Linda Renkas, the general vice-president for region five for CUPE 5430, said she felt it was important for the public to understand what was going on.
"We want to raise awareness to the public about what is happening to the healthcare services that need to be provided for them," she said. "We've seen rural health care services being eroded over the years, with the latest being the movement of microbiology testing to Regina. Microbiology testing diagnoses, very specific infections that can occur that need a quick turnaround time to know what to treat it with. We've been told those services have been moved temporarily, but we are not given a date that they are coming, so we are concerned about that."
Judy Henley, the president of CUPE Saskatchewan, said that she has seen this story play out before.
"We used to have a laundry service, and that got closed down, and they privatized it and hired a contractor from Alberta and moved it to Regina so now with the laundry services, they are transporting laundry across this province rather than having laundries that used to be in the regional areas," she stated. "Pediatrics is another one.
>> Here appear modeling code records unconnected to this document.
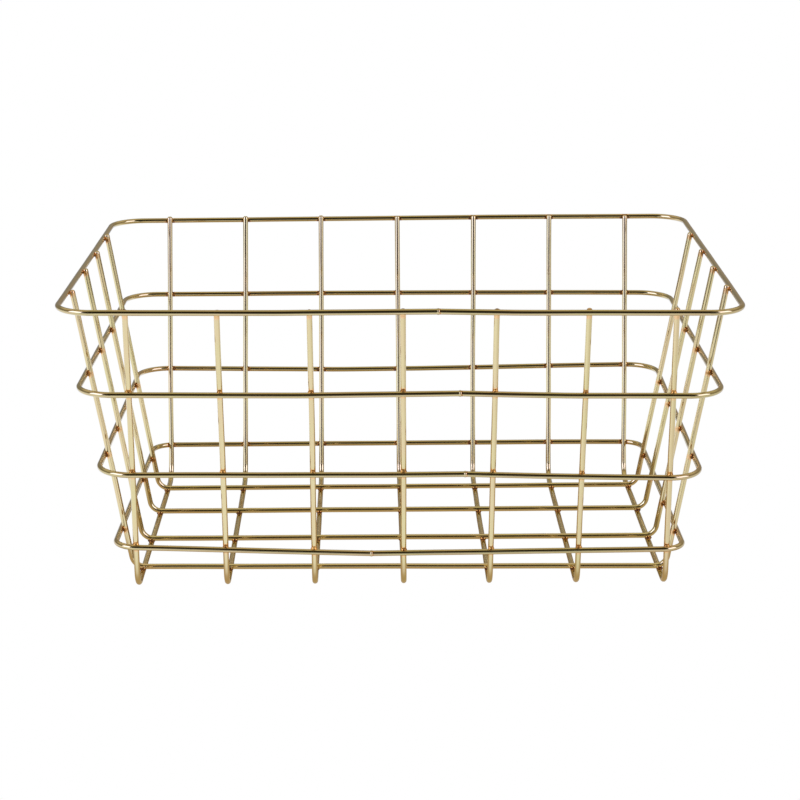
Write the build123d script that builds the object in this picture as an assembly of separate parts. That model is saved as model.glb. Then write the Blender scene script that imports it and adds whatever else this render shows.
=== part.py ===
from build123d import *
import math
import os

# Wire locker basket: an open tray of welded round wire that flares out from its floor to its rim.
# Lengths are in millimetres and leans in degrees. X runs along the basket, Y runs across it from
# front to back and Z is up. The origin is on the ground, below the middle of the basket.

# Wire stock, the same for all pieces
wire_diameter = 3.25

# How far a cross weld presses two wires into each other
weld_sink = 0.4

# Radius of the metal squeezed out round a cross weld, from the middle of the joint
cross_weld_radius = 2.35

# The rim's cross welds sit this far below its centre line, clear of the cut ends of the wires
rim_weld_drop = 1.7

# Cross wires run front to back: up one long wall, under the floor and up the other wall
cross_wire_count = 7
cross_wire_pitch = 50.0
cross_wire_bend_radius = 12.0

# Straight run of a cross wire past the outermost long wire, before it bends up
cross_wire_overrun = 14.0

# Long wires run end to end, on top of the cross wires and inside the hoops
long_wire_count = 4
long_wire_pitch = 50.0
long_wire_bend_radius = 7.5

# Straight run of a long wire past the outermost cross wire, before it bends up
long_wire_overrun = 0.2

# Outward leans of the walls, away from upright
long_wall_lean = 10.2
end_wall_lean = 9.5

# Closed hoops round the outside, by the height of their centre lines
base_hoop_height = 26.0
hoop_pitch = 48.7
hoop_corner_radius = 20.0

# The base hoop has tighter corners, so that it still runs straight past the outermost wires
base_hoop_corner_radius = 12.5

# Each hoop is closed by a butt weld on its front run, this far right of the middle
rim_hoop_weld_place = 19.5
upper_hoop_weld_place = 32.0
lower_hoop_weld_place = 35.0
base_hoop_weld_place = -17.0
butt_weld_radius = 2.1

# The wires are cut off square, this far above the rim hoop's centre line
wire_end_rise = 1.2


wire_radius = wire_diameter / 2
stack_step = wire_diameter - weld_sink
cross_floor_height = wire_radius
long_floor_height = cross_floor_height + stack_step
long_wall_slope = math.tan(math.radians(long_wall_lean))
end_wall_slope = math.tan(math.radians(end_wall_lean))


def bend_reach(bend_radius, lean):
    """Distance from a bend's tangent point to the corner that its two straights would meet in."""
    return bend_radius * math.tan(math.radians(90 - lean) / 2)


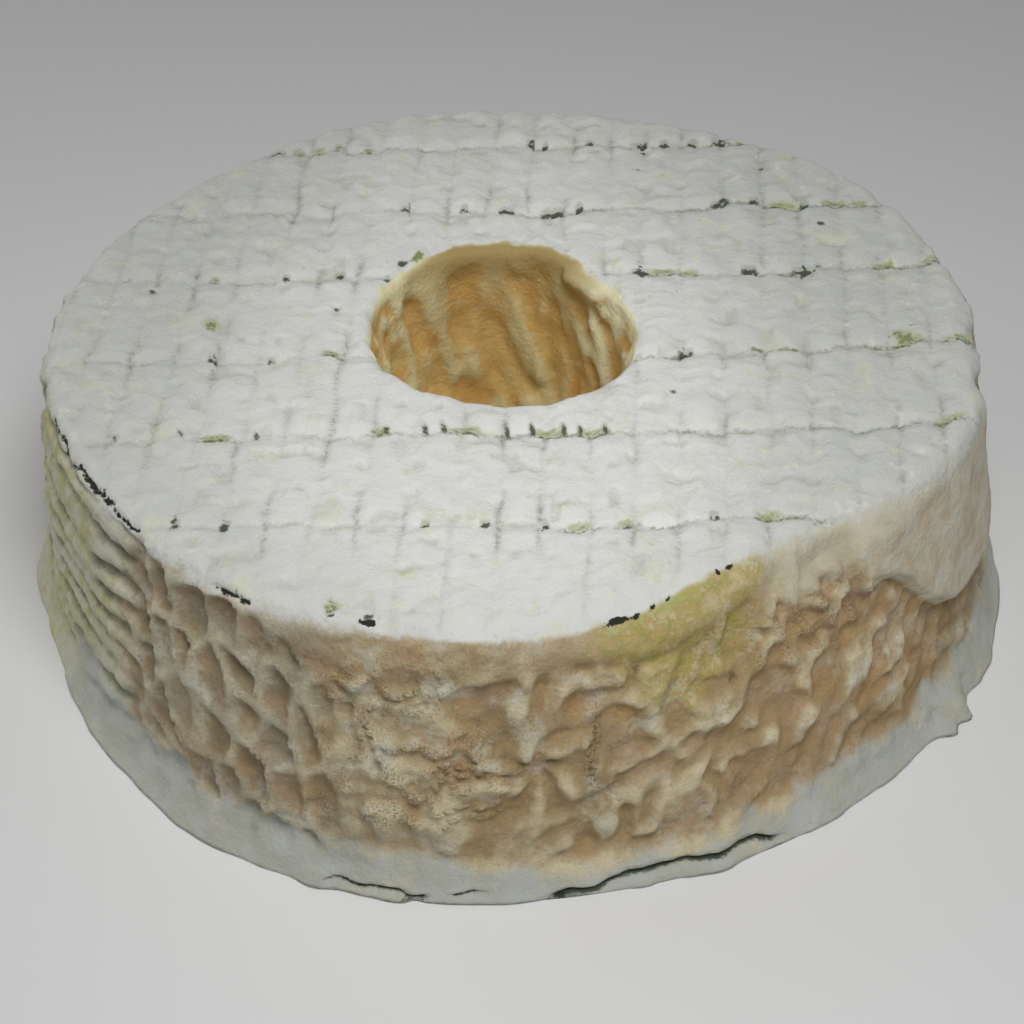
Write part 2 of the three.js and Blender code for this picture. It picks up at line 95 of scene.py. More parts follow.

We've lost the beds here, and throughout the years, we've lost a lot of services. If you want the service, you have to out go out to Regina to Saskatoon."
"When you lose a service here, like the labs or mental health, or pediatrics, there are a lot of people that don't have vehicles to transport their children, we don't have a bus service anymore, and healthcare is a human right, it's a problem."
President of CUPE 5430, Sandra Seitz said that not having certain services can deter healthcare workers from working in rural areas.
"It's very frustrating when there is the availability of employees to be to able to work and provide that services, and when you take a part of somebody's job away, there are not working to their full scope. How are you going to recruit and retain when they are not provided with the opportunity to work, and this is a problem across Saskatchewan that we are very concerned about for rural residents," she said. "We should be provided with the same service in a timely fashion that any other resident in Saskatchewan, and the more that we see jobs disappear from rural Saskatchewan, the more that's going to affect our communities. that's going to affect our volunteerism, our wages build communities, and we are that disappearing also."
Everett Hindley, the Minister of Mental Health and Addictions and Seniors and Rural and Remote Health, said via a letter that he reassures the future of lab services in Yorkton is due to a temporary shortage of Medical Laboratory Technologists and Medical Laboratory Assistants that is impacting our microbiology processing in Yorkton - a sub-segment of the overall Lab Services conducted at Yorkton Regional Hospital.